## JOB
Read the records below. Copy each line where the string "bending" occurs.

┄┄┄┄┄┄┄┄┄┄

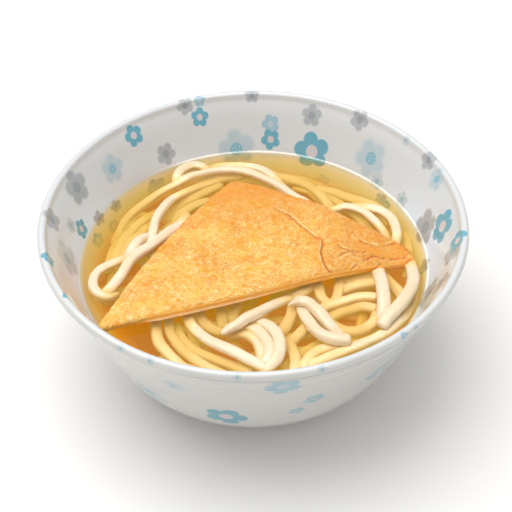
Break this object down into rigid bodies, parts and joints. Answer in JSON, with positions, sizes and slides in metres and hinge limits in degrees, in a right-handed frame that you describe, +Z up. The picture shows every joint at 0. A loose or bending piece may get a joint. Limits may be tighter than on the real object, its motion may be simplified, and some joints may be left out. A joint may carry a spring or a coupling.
{
  "type": "udon noodle bowl",
  "caption": "Round footed bowl of clear broth and thick wheat noodles with a triangle of simmered fried tofu on top.",
  "frame": {"origin": "on the bowl's axis, at the foot ring's flat underside", "axes": "+Z up along the bowl's axis, the diner at -Y, +X to the diner's right"},
  "size_m": [0.19, 0.19, 0.082],
  "materials": {
    "glaze": "glossy white glaze with scattered blue and grey flowers under it",
    "broth": "clear amber broth, glossy surface",
    "noodle": "smooth wet ivory wheat noodle",
    "fried_tofu": "finely wrinkled golden fried skin, moist"
  },
  "bodies": {
    "root": {"bowl": "glaze", "broth": "broth", "noodles": "noodle", "fried_tofu": "fried_tofu"}
  },
  "joints": []
}
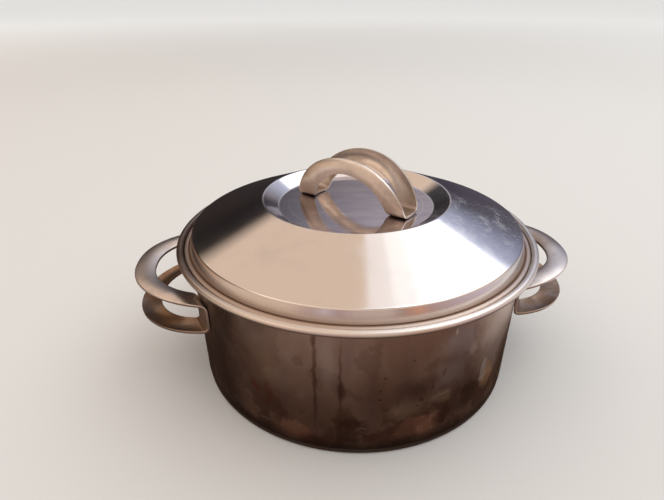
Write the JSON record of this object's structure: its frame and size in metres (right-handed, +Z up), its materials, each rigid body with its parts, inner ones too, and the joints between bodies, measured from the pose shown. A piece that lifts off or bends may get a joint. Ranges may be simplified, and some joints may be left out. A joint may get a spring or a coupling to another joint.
{
  "type": "casserole",
  "caption": "Round stainless steel cooking pot with a conical steel lid and handles made from folded oval rings.",
  "frame": {"origin": "centre of the base, on the surface the pot stands on", "axes": "+X from the centre towards the right side handle, +Z up along the pot's axis"},
  "size_m": [0.3248, 0.259, 0.1608],
  "materials": {
    "pot_steel": "satin, heat stained",
    "base_aluminium": "raw",
    "base_steel": "satin, heat stained",
    "handle_steel": "satin",
    "weld_steel": "dull",
    "lid_steel": "polished",
    "lid_handle_steel": "satin"
  },
  "bodies": {
    "pot": {"pot_shell": "pot_steel", "base_disc": "base_aluminium", "base_cap": "base_steel", "left_handle": "handle_steel", "left_handle_welds": "weld_steel", "right_handle": "handle_steel", "right_handle_welds": "weld_steel"},
    "lid": {"lid_shell": "lid_steel", "lid_handle": "lid_handle_steel", "lid_handle_welds": "weld_steel"}
  },
  "joints": [
    {"name": "lid_lift", "type": "slide", "parent": "pot", "child": "lid", "axis": [0, 0, 1], "range_m": [0, 0.12]}
  ]
}
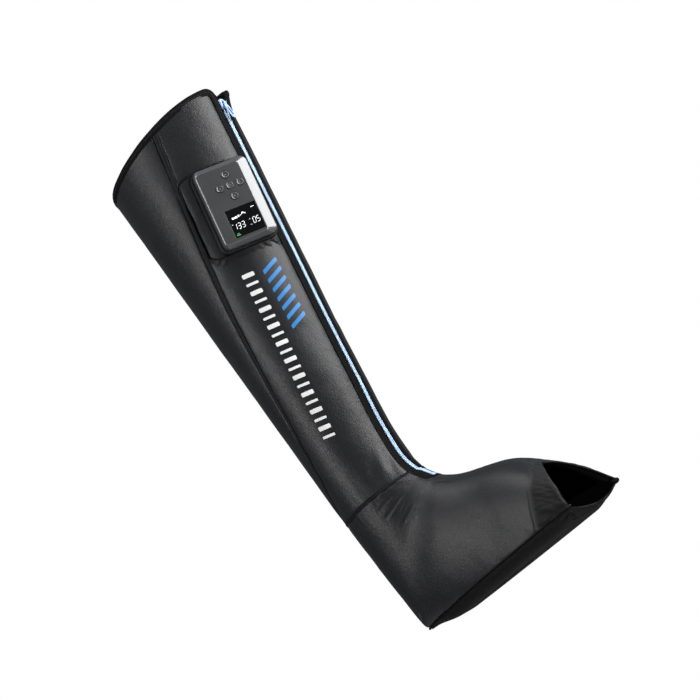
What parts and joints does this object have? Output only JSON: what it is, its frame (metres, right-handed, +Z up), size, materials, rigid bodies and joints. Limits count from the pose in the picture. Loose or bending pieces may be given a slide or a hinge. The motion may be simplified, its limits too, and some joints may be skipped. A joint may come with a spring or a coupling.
{
  "type": "air compression boot with docked control unit",
  "caption": "Thigh-high open-toe air compression boot with a front zipper, air chambers in its wall and a control unit with display and buttons docked on its side.",
  "frame": {"origin": "on the flat underside of the sole, under the middle of the ankle's front and the toe end, 160 mm in front of the heel tip", "axes": "+Z up along the leg, +X towards the toe, -Y towards the side that carries the control unit"},
  "size_m": [0.3188, 0.1771, 0.7381],
  "materials": {
    "outer_fabric": "matte, fine woven",
    "sole_fabric": "matte",
    "binding_tape": "matte ribbed",
    "pocket_fabric": "soft satin",
    "zipper_coil_blue": "satin",
    "zipper_metal_blue": "satin paint",
    "lining_fabric": "matte",
    "air_chamber_film": "satin film",
    "air_hose_tube": "satin",
    "dock_plastic": "matte",
    "unit_gloss_shell": "semi gloss",
    "unit_back_plastic": "matte",
    "display_glass": "gloss",
    "display_panel": "gloss",
    "button_gloss": "gloss",
    "keypad_silicone": "matte",
    "circuit_board": "satin",
    "battery_wrap": "satin",
    "motor_steel": "satin",
    "pump_plastic": "matte",
    "port_metal": "satin",
    "screw_steel": "satin",
    "eccentric_brass": "satin",
    "rotor_plastic": "matte"
  },
  "bodies": {
    "boot": {"leg_lateral_panel": "outer_fabric", "leg_medial_panel": "outer_fabric", "calf_back_panel": "outer_fabric", "side_seam_band_lateral": "binding_tape", "side_seam_band_medial": "binding_tape", "ankle_seam_tape": "binding_tape", "foot_lateral_panel": "outer_fabric", "foot_medial_panel": "outer_fabric", "sole_pad": "sole_fabric", "sole_piping": "binding_tape", "toe_binding_lateral": "binding_tape", "toe_binding_medial": "binding_tape", "top_binding": "binding_tape", "front_binding_lateral": "binding_tape", "front_binding_medial": "binding_tape", "zipper_tape_lateral": "binding_tape", "zipper_tape_medial": "binding_tape", "zipper_coil_lateral": "zipper_coil_blue", "zipper_coil_medial": "zipper_coil_blue", "zipper_bottom_stop": "zipper_metal_blue", "zipper_placket": "binding_tape", "leg_lining": "lining_fabric", "foot_lining_lateral": "lining_fabric", "foot_lining_medial": "lining_fabric", "footbed_lining": "lining_fabric", "thigh_air_chamber": "air_chamber_film", "knee_air_chamber": "air_chamber_film", "calf_air_chamber": "air_chamber_film", "foot_air_chamber_lateral": "air_chamber_film", "foot_air_chamber_medial": "air_chamber_film", "sole_air_chamber": "air_chamber_film", "thigh_hose": "air_hose_tube", "knee_hose": "air_hose_tube", "calf_hose": "air_hose_tube", "foot_hose": "air_hose_tube", "dock_cradle": "dock_plastic", "dock_connector": "dock_plastic", "pocket_frame": "pocket_fabric"},
    "control_unit": {"unit_back_shell": "unit_back_plastic", "unit_bezel": "unit_gloss_shell", "unit_face_plate": "unit_gloss_shell", "display_window": "display_glass", "display_module": "display_panel", "keypad_membrane": "keypad_silicone", "main_board": "circuit_board", "battery_pack": "battery_wrap", "pump_motor": "motor_steel", "pump_head": "pump_plastic", "air_distributor": "pump_plastic", "charging_port": "port_metal", "case_screws": "screw_steel"},
    "pump_shaft": {"pump_eccentric": "eccentric_brass"},
    "distributor": {"distributor_rotor": "rotor_plastic"},
    "slider": {"zipper_slider": "zipper_metal_blue"},
    "pull": {"zipper_pull": "zipper_metal_blue"},
    "button_up": {"button_up": "button_gloss"},
    "button_down": {"button_down": "button_gloss"},
    "button_left": {"button_left": "button_gloss"},
    "button_right": {"button_right": "button_gloss"},
    "button_centre": {"button_centre": "button_gloss"}
  },
  "joints": [
    {"name": "unit_lift_off", "type": "slide", "parent": "boot", "child": "control_unit", "axis": [0.7362, -0.6594, -0.1527], "range_m": [0, 0.035]},
    {"name": "pump_spin", "type": "hinge", "parent": "control_unit", "child": "pump_shaft", "pos_m": [0.00031, -0.06198, 0.58765], "axis": [0.2213, 0.0213, 0.975], "continuous": true},
    {"name": "distributor_spin", "type": "hinge", "parent": "control_unit", "child": "distributor", "pos_m": [0.00012, -0.05161, 0.54849], "axis": [0.7362, -0.6594, -0.1527], "continuous": true},
    {"name": "zipper_slide", "type": "slide", "parent": "boot", "child": "slider", "axis": [-0.2063, 0, -0.9785], "range_m": [0, 0.3]},
    {"name": "pull_swing", "type": "hinge", "parent": "slider", "child": "pull", "pos_m": [0.06194, 0, 0.71105], "axis": [0, -1, 0], "range_deg": [-10, 150]},
    {"name": "button_up_press", "type": "slide", "parent": "control_unit", "child": "button_up", "axis": [-0.7362, 0.6594, 0.1527], "range_m": [0, 0.001], "stiffness_N_per_m": 400, "springref_m": -0.0006},
    {"name": "button_down_press", "type": "slide", "parent": "control_unit", "child": "button_down", "axis": [-0.7362, 0.6594, 0.1527], "range_m": [0, 0.001], "stiffness_N_per_m": 400, "springref_m": -0.0006},
    {"name": "button_left_press", "type": "slide", "parent": "control_unit", "child": "button_left", "axis": [-0.7362, 0.6594, 0.1527], "range_m": [0, 0.001], "stiffness_N_per_m": 400, "springref_m": -0.0006},
    {"name": "button_right_press", "type": "slide", "parent": "control_unit", "child": "button_right", "axis": [-0.7362, 0.6594, 0.1527], "range_m": [0, 0.001], "stiffness_N_per_m": 400, "springref_m": -0.0006},
    {"name": "button_centre_press", "type": "slide", "parent": "control_unit", "child": "button_centre", "axis": [-0.7362, 0.6594, 0.1527], "range_m": [0, 0.001], "stiffness_N_per_m": 400, "springref_m": -0.0006}
  ]
}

┄┄┄┄┄┄┄┄┄┄

## RESULT BELOW
Break this object down into rigid bodies, parts and joints. Answer in JSON, with positions, sizes and slides in metres and hinge limits in degrees, in a right-handed frame that you describe, +Z up. The picture shows every joint at 0. A loose or bending piece may get a joint. Limits may be tighter than on the real object, its motion may be simplified, and some joints may be left out. A joint may carry a spring or a coupling.
What parts and joints does this object have? Output only JSON: what it is, its frame (metres, right-handed, +Z up), size, materials, rigid bodies and joints. Limits count from the pose in the picture. Loose or bending pieces may be given a slide or a hinge. The motion may be simplified, its limits too, and some joints may be skipped. A joint may come with a spring or a coupling.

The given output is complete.